# START OF Data provided

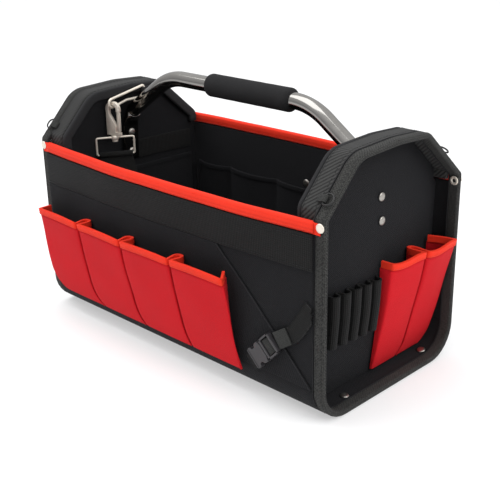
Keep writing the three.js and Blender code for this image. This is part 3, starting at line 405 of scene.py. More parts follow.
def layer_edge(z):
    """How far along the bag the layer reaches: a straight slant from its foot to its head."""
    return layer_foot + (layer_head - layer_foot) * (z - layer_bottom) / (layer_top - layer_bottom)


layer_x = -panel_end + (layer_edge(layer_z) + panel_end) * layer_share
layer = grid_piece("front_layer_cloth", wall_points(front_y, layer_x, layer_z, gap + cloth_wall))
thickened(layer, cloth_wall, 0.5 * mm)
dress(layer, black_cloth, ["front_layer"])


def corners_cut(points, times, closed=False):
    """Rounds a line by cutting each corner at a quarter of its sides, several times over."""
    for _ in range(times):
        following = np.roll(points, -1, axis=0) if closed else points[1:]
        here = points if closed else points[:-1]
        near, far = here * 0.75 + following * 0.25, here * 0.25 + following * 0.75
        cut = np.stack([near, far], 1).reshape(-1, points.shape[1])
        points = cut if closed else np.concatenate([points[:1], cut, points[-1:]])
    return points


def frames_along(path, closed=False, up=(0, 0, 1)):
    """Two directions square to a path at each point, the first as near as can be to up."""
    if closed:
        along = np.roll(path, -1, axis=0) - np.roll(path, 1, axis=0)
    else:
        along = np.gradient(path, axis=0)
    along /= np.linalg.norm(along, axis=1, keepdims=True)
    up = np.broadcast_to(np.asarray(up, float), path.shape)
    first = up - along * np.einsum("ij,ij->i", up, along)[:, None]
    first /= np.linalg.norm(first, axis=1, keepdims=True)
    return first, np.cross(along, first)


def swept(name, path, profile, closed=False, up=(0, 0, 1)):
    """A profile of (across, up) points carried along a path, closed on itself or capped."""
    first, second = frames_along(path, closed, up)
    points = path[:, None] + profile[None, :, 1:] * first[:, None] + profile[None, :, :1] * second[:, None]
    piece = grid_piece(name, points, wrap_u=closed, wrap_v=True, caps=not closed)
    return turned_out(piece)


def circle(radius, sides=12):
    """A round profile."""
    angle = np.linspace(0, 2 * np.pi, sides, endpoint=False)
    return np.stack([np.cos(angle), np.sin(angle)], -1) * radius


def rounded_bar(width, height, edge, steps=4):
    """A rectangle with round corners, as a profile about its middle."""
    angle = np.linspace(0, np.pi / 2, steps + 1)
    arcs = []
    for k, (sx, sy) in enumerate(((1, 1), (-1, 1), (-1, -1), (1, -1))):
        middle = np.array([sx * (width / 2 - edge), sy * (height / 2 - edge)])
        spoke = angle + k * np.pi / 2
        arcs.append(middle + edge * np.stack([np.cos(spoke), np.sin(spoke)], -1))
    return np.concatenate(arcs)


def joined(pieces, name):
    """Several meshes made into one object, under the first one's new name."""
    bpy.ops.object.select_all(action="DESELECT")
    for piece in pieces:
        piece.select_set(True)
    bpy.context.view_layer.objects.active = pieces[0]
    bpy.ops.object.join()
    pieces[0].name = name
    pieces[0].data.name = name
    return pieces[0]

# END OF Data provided
# START OF Data provided

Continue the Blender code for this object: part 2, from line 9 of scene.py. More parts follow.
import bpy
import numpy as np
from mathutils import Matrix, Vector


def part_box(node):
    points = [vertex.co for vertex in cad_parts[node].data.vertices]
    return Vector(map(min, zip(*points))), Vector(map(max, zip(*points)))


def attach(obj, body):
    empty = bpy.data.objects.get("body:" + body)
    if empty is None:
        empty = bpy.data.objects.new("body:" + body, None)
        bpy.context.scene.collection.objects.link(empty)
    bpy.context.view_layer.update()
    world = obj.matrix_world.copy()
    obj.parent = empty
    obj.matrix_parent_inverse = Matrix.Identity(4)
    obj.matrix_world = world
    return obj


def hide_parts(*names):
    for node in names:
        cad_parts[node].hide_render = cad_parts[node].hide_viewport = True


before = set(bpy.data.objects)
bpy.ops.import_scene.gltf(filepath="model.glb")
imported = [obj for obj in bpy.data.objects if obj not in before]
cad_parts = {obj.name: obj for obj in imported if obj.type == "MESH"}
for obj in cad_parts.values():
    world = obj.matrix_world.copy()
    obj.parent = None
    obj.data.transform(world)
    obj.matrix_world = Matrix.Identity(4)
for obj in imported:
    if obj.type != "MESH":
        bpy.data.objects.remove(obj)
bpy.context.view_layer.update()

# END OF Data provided
# START OF Data provided

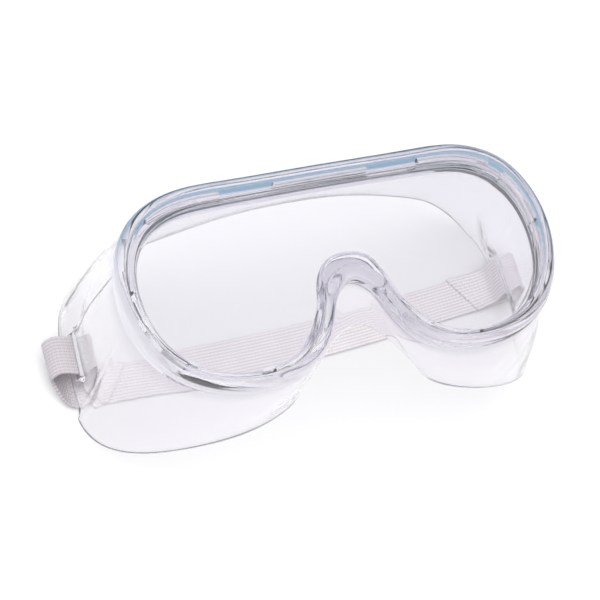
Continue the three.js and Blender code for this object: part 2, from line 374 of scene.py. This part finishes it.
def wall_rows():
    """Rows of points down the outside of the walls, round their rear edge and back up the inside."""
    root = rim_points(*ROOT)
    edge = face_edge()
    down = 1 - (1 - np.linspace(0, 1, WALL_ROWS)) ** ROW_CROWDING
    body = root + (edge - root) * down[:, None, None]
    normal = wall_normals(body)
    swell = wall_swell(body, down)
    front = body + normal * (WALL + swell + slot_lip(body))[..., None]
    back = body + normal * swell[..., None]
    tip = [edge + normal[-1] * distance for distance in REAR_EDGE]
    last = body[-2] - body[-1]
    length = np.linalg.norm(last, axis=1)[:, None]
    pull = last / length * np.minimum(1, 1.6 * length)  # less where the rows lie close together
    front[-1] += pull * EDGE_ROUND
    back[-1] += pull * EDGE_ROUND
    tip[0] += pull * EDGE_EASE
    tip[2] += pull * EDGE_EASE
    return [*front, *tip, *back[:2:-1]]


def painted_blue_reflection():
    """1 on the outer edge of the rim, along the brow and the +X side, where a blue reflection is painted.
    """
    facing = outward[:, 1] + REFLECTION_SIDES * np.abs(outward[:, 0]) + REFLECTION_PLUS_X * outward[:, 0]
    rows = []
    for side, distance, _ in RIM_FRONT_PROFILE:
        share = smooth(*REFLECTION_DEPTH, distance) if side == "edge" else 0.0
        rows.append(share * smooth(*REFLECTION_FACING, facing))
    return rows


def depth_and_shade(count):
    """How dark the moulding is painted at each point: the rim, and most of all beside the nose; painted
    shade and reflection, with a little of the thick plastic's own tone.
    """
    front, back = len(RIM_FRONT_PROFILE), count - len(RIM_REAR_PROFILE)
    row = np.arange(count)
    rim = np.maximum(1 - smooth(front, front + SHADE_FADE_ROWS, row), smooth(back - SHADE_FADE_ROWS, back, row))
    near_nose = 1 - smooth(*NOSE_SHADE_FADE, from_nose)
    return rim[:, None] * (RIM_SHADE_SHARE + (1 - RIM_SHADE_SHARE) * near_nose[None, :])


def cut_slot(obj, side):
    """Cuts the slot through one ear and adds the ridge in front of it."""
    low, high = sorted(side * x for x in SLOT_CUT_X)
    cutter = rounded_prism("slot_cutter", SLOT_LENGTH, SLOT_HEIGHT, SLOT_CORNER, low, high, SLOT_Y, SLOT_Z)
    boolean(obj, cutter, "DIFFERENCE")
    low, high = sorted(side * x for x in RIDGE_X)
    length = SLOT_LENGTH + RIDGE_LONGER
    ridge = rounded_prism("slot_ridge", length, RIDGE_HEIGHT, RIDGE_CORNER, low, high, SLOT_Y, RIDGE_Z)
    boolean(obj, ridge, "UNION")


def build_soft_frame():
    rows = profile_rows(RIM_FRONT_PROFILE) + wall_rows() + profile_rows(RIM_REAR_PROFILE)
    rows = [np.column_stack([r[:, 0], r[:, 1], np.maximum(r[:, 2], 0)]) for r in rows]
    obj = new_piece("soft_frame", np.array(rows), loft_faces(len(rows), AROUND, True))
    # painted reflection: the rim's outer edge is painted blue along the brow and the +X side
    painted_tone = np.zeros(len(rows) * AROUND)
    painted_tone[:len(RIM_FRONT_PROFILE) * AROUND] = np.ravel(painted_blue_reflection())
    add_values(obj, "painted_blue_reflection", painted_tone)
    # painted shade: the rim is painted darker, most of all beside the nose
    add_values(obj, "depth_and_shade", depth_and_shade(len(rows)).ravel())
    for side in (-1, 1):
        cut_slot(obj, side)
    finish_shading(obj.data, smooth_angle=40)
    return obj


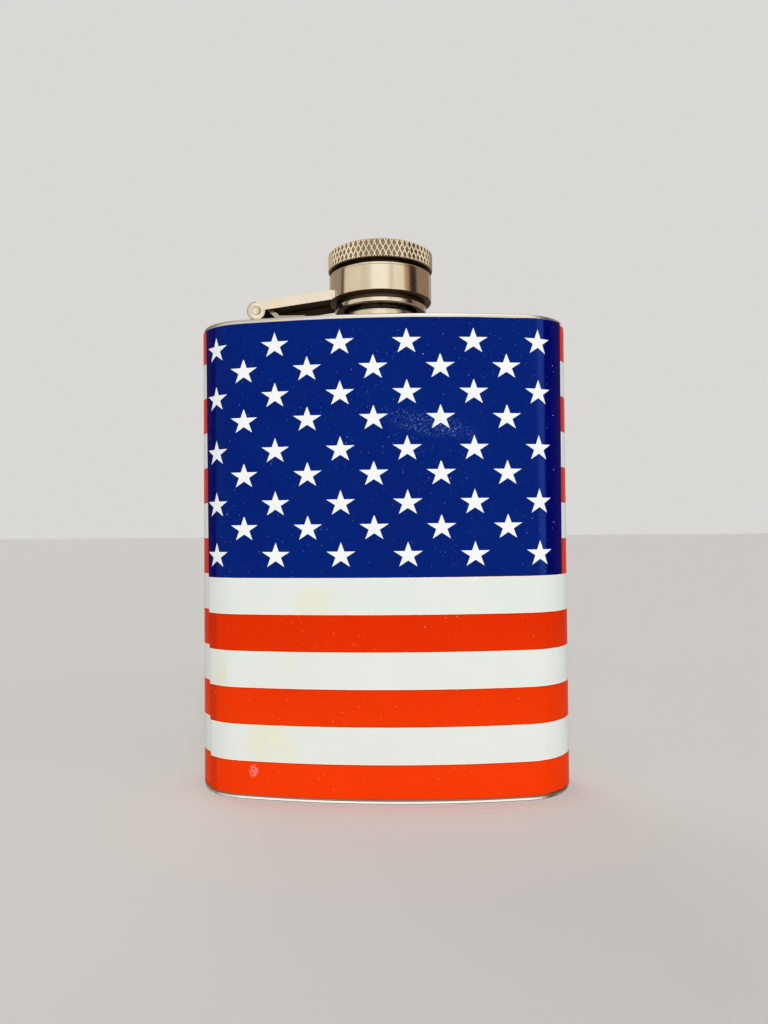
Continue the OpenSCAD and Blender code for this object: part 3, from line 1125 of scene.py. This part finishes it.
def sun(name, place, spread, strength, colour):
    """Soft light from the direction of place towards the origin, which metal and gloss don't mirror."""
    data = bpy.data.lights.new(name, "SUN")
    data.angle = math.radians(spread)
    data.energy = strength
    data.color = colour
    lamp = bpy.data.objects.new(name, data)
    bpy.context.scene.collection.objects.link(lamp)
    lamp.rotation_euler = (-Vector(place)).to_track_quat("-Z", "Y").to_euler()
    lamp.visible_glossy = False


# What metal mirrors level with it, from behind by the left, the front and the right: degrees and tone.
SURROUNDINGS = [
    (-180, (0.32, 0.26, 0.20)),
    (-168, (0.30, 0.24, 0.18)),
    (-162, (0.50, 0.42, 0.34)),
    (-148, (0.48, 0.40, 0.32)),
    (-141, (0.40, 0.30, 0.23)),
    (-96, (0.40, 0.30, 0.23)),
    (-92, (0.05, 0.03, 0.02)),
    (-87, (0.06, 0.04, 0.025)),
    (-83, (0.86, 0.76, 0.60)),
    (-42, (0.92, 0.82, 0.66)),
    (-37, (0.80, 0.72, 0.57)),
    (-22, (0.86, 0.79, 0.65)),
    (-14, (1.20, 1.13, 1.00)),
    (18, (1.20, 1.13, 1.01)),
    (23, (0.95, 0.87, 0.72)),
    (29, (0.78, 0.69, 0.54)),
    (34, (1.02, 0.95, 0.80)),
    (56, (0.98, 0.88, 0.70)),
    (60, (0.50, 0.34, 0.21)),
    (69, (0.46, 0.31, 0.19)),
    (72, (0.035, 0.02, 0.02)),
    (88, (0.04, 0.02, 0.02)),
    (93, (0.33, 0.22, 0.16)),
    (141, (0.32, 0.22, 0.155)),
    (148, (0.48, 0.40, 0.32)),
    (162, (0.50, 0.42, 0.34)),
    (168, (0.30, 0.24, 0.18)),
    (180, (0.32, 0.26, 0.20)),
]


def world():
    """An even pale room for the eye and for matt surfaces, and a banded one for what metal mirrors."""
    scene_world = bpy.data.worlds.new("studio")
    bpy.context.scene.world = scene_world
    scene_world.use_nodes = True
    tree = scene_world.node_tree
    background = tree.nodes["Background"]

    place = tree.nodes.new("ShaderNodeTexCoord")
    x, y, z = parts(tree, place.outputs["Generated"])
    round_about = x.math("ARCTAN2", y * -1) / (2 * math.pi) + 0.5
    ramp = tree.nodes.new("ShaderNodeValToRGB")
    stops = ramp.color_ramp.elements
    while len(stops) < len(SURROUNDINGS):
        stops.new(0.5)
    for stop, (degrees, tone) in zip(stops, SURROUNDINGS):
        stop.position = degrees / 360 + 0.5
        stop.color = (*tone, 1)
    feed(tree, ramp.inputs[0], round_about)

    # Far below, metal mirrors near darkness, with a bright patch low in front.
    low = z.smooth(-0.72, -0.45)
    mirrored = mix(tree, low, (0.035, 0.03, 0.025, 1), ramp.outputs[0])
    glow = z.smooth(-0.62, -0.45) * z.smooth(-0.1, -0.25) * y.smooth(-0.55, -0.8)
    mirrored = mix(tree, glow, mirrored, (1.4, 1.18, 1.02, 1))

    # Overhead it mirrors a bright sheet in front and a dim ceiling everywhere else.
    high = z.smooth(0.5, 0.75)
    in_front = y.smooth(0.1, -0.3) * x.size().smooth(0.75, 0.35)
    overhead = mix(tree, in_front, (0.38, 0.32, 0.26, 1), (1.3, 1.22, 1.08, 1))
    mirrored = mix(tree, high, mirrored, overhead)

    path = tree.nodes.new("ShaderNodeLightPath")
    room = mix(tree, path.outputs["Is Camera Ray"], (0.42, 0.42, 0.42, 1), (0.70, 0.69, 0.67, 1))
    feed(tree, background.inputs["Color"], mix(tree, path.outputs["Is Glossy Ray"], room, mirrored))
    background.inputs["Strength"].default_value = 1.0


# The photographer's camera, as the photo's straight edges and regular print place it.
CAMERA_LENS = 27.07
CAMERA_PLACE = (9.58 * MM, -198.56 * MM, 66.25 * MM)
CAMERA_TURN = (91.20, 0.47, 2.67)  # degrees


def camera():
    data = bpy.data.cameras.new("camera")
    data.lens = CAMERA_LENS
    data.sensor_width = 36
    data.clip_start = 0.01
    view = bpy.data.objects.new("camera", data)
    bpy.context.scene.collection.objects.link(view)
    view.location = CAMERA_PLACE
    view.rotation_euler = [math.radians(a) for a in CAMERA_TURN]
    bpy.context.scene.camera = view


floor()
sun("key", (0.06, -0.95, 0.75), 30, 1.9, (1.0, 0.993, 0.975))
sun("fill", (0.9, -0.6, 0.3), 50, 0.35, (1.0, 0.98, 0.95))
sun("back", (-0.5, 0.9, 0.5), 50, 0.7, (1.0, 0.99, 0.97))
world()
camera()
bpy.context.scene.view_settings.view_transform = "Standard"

# END OF Data provided

Required work: Both the line with "Keep writing the" and the line with "return first, np.cross(along, first)" belong in the answer; write them out exactly, with every line between.

Exercise output:
Keep writing the three.js and Blender code for this image. This is part 3, starting at line 405 of scene.py. More parts follow.
def layer_edge(z):
    """How far along the bag the layer reaches: a straight slant from its foot to its head."""
    return layer_foot + (layer_head - layer_foot) * (z - layer_bottom) / (layer_top - layer_bottom)


layer_x = -panel_end + (layer_edge(layer_z) + panel_end) * layer_share
layer = grid_piece("front_layer_cloth", wall_points(front_y, layer_x, layer_z, gap + cloth_wall))
thickened(layer, cloth_wall, 0.5 * mm)
dress(layer, black_cloth, ["front_layer"])


def corners_cut(points, times, closed=False):
    """Rounds a line by cutting each corner at a quarter of its sides, several times over."""
    for _ in range(times):
        following = np.roll(points, -1, axis=0) if closed else points[1:]
        here = points if closed else points[:-1]
        near, far = here * 0.75 + following * 0.25, here * 0.25 + following * 0.75
        cut = np.stack([near, far], 1).reshape(-1, points.shape[1])
        points = cut if closed else np.concatenate([points[:1], cut, points[-1:]])
    return points


def frames_along(path, closed=False, up=(0, 0, 1)):
    """Two directions square to a path at each point, the first as near as can be to up."""
    if closed:
        along = np.roll(path, -1, axis=0) - np.roll(path, 1, axis=0)
    else:
        along = np.gradient(path, axis=0)
    along /= np.linalg.norm(along, axis=1, keepdims=True)
    up = np.broadcast_to(np.asarray(up, float), path.shape)
    first = up - along * np.einsum("ij,ij->i", up, along)[:, None]
    first /= np.linalg.norm(first, axis=1, keepdims=True)
    return first, np.cross(along, first)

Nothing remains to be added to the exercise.